>> Start Data section
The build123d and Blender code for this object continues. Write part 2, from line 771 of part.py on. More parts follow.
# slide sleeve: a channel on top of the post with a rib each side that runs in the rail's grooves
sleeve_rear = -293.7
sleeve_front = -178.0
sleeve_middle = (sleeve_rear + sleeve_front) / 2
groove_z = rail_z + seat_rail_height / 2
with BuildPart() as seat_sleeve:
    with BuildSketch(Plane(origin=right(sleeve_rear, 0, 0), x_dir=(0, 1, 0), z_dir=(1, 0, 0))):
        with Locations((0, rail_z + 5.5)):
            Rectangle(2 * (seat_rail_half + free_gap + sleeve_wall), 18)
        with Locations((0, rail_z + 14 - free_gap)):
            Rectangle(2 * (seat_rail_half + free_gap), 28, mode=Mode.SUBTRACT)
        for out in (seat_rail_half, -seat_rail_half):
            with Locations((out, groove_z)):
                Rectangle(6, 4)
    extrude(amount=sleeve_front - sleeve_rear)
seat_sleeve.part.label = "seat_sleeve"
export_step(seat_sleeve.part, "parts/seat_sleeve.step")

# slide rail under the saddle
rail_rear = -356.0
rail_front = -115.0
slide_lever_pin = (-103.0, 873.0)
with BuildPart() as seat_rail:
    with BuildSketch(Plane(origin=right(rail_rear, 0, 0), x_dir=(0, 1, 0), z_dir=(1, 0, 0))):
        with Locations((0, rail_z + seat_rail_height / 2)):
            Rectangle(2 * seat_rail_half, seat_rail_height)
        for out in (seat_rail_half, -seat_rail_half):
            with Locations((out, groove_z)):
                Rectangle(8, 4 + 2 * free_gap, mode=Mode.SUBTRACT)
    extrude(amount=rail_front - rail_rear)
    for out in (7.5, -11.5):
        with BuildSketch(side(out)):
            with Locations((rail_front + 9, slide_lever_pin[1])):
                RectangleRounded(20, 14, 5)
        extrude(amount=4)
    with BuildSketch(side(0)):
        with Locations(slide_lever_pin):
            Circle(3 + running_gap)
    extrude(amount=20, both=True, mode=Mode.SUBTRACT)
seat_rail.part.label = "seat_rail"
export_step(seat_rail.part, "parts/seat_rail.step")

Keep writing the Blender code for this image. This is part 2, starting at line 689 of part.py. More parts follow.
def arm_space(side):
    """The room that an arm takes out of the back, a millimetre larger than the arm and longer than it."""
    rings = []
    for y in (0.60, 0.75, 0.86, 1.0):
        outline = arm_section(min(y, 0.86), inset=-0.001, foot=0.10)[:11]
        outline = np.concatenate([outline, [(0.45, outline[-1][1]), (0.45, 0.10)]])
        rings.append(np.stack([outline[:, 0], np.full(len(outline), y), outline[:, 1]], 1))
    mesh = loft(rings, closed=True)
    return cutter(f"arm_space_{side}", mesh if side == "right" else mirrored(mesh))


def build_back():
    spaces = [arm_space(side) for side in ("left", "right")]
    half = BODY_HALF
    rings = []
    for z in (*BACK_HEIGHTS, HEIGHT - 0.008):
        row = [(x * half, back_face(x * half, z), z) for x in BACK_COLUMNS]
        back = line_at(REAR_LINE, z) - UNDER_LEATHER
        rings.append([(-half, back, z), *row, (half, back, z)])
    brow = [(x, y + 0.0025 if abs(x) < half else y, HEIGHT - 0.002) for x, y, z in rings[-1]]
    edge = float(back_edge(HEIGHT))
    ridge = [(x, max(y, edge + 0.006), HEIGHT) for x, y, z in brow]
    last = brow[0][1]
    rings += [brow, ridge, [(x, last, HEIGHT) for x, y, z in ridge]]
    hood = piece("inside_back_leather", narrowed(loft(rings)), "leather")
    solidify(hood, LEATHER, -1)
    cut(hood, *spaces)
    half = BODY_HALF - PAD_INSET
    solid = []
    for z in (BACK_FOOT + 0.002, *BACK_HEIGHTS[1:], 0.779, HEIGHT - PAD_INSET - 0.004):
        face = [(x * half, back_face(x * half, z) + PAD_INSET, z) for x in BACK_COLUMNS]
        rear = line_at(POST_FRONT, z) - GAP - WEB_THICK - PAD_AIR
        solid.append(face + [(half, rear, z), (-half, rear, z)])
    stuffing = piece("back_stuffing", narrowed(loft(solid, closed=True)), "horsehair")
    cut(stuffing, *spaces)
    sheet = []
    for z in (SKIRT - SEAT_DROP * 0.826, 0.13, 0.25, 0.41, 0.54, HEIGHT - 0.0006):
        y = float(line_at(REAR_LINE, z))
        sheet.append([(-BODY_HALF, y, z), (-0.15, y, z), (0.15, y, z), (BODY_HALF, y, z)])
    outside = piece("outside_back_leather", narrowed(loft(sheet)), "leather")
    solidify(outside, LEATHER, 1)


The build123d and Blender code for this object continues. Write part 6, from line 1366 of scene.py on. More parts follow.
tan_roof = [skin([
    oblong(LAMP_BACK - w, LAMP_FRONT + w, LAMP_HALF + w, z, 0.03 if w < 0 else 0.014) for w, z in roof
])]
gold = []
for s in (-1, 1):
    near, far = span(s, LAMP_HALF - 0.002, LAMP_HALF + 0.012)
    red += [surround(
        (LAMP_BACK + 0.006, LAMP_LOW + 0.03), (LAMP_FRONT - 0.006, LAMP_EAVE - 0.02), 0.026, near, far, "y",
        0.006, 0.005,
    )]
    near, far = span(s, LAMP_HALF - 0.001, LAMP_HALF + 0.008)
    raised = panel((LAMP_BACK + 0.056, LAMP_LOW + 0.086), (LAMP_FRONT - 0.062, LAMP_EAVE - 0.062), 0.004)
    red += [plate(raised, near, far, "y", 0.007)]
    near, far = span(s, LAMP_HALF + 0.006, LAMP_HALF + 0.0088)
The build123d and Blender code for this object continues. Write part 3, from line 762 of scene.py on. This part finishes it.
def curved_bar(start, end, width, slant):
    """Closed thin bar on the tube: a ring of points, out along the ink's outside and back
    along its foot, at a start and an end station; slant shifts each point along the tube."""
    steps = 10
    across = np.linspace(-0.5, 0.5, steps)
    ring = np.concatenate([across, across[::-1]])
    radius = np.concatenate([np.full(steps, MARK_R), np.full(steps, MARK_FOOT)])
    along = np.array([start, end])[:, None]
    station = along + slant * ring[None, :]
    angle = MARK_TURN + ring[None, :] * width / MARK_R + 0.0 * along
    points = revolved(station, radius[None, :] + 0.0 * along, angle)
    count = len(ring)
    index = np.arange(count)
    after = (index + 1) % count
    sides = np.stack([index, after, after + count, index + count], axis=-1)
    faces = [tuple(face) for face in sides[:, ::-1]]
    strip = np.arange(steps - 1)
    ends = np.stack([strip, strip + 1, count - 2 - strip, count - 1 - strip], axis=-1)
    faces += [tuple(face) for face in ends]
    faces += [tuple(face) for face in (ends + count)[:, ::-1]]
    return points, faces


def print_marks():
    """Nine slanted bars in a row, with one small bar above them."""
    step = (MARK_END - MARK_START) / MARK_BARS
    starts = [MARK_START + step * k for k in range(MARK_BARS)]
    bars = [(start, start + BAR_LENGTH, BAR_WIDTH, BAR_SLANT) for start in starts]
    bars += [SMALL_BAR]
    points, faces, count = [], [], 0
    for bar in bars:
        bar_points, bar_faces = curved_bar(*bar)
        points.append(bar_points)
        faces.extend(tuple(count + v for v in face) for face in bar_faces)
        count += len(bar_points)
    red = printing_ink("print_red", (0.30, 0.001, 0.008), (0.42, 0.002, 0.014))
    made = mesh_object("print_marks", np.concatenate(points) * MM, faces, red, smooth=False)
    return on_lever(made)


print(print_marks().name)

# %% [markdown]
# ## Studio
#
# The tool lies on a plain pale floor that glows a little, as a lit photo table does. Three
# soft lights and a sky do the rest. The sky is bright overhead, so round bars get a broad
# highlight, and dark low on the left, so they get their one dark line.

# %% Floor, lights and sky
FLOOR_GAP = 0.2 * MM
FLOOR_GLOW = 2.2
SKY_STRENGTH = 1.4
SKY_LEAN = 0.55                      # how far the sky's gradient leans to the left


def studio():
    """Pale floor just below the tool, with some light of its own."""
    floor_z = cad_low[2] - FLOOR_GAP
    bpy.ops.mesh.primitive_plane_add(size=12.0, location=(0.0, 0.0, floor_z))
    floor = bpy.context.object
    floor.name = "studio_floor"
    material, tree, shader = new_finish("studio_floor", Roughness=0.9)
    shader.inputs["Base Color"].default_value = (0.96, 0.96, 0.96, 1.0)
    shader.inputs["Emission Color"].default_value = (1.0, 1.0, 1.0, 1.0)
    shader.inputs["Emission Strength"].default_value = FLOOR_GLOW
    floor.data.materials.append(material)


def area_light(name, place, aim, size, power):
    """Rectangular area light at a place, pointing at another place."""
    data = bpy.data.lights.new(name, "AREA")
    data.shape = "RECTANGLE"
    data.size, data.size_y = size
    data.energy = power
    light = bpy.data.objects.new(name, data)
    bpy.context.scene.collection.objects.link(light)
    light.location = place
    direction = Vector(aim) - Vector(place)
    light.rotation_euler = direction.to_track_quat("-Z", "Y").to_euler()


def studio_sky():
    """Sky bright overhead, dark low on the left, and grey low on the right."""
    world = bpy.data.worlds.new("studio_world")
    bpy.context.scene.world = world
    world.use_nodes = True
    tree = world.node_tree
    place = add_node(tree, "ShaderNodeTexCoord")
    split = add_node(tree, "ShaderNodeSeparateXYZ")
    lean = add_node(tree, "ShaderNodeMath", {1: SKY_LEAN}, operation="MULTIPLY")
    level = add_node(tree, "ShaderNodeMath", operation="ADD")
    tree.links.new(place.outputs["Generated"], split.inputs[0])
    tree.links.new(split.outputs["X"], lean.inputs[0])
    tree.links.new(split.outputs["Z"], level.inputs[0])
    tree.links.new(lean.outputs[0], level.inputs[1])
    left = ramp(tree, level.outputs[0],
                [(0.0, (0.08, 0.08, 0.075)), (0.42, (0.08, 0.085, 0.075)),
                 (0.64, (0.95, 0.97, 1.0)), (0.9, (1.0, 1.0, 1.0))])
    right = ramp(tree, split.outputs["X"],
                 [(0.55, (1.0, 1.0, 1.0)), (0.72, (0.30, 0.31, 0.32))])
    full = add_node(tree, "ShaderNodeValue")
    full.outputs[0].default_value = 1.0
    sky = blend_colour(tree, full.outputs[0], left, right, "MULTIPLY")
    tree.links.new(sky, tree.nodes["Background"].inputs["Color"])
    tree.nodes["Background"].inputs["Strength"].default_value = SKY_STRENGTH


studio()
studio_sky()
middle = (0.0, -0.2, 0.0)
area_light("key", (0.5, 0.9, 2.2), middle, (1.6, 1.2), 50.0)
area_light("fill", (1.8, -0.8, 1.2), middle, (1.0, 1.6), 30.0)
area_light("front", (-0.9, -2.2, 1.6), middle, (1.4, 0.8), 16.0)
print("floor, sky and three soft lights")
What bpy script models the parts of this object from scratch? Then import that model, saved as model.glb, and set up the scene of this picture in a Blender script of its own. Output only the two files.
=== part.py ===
>> End Data section
Reproduce exactly the lines from the one containing "part finishes it." through the one containing "return points, faces", inclusive, and nothing else.

## Solved problem
The build123d and Blender code for this object continues. Write part 3, from line 762 of scene.py on. This part finishes it.
def curved_bar(start, end, width, slant):
    """Closed thin bar on the tube: a ring of points, out along the ink's outside and back
    along its foot, at a start and an end station; slant shifts each point along the tube."""
    steps = 10
    across = np.linspace(-0.5, 0.5, steps)
    ring = np.concatenate([across, across[::-1]])
    radius = np.concatenate([np.full(steps, MARK_R), np.full(steps, MARK_FOOT)])
    along = np.array([start, end])[:, None]
    station = along + slant * ring[None, :]
    angle = MARK_TURN + ring[None, :] * width / MARK_R + 0.0 * along
    points = revolved(station, radius[None, :] + 0.0 * along, angle)
    count = len(ring)
    index = np.arange(count)
    after = (index + 1) % count
    sides = np.stack([index, after, after + count, index + count], axis=-1)
    faces = [tuple(face) for face in sides[:, ::-1]]
    strip = np.arange(steps - 1)
    ends = np.stack([strip, strip + 1, count - 2 - strip, count - 1 - strip], axis=-1)
    faces += [tuple(face) for face in ends]
    faces += [tuple(face) for face in (ends + count)[:, ::-1]]
    return points, faces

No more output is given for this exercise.